NRow(1:k-1) == NCol(k)
That part tests whether each value in NRow before index k, is equal to the NCol entry at index k. The result is a logical vector of length k-1 . For example if k were 4, then NCol(4) is 2, and you would be testing NRow(1:3) == 2 which would give you the logical vector [false, false, true]
(NCol(1:k-1) == NRow(k))
That part tests whether each value in NCol before index k, is equal to the NRow entry at index k. The result is a logical vector of length k-1 . For example if k were 4, then NRow(4) is 2, and you would be testing NCol(1:3) == 2 which would give you the logical vector [false, false, false]
So you have two logical vectors of length k-1 and the .* multiplies the corresponding entries. Multiplication of corresponding logical values is the same as "and" of the entries.
The code could have been written as
c=(NCol(1:k-1) == NRow(k)) & (NRow(1:k-1) == NCol(k))

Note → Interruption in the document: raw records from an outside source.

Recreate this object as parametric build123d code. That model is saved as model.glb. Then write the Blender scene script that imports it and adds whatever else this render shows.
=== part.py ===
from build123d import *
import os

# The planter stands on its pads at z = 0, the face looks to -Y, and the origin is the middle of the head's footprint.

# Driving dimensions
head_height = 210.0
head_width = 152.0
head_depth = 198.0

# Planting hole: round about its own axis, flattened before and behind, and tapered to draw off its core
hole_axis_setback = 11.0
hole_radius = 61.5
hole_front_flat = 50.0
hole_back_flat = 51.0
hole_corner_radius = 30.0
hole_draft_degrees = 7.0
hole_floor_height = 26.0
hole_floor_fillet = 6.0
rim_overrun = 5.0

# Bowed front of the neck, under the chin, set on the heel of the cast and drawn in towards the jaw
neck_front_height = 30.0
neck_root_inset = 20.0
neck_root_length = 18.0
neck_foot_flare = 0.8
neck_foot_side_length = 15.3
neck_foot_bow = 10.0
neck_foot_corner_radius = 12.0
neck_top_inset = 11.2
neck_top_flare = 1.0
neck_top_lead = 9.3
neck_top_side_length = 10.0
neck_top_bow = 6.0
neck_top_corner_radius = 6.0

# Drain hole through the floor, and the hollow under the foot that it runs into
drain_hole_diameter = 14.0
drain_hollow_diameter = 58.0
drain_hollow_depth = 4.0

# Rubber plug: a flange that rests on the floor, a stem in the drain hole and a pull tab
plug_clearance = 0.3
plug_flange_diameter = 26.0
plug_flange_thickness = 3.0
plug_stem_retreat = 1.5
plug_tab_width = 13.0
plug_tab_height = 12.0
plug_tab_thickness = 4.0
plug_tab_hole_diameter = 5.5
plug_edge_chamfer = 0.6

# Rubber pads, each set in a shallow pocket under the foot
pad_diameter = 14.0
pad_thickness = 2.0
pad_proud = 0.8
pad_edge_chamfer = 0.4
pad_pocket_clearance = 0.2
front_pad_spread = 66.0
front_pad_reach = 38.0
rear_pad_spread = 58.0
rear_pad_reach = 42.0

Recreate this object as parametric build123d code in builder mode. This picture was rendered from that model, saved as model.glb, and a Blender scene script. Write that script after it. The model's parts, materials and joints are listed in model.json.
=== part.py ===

and the only difference would have been as to whether c would end up being a double precision vector (original code) or a logical vector (suggested code)
3 Commenti
Walter Roberson
il 24 Ott 2021
No, I don't think I can explain that. I would have to work backwards and figure out what kind of problem might exist that could lead to that code being considered a solution. Some kind of graph theory algorithm. It might perhaps be calculating the degree of each vertex in a graph.
De Silva
il 24 Ott 2021
Thanks anyway. It’s not a solution, I’m trying to solve power flow in a 14 bus system. This is used to get the Tinney 0 matrix reordering.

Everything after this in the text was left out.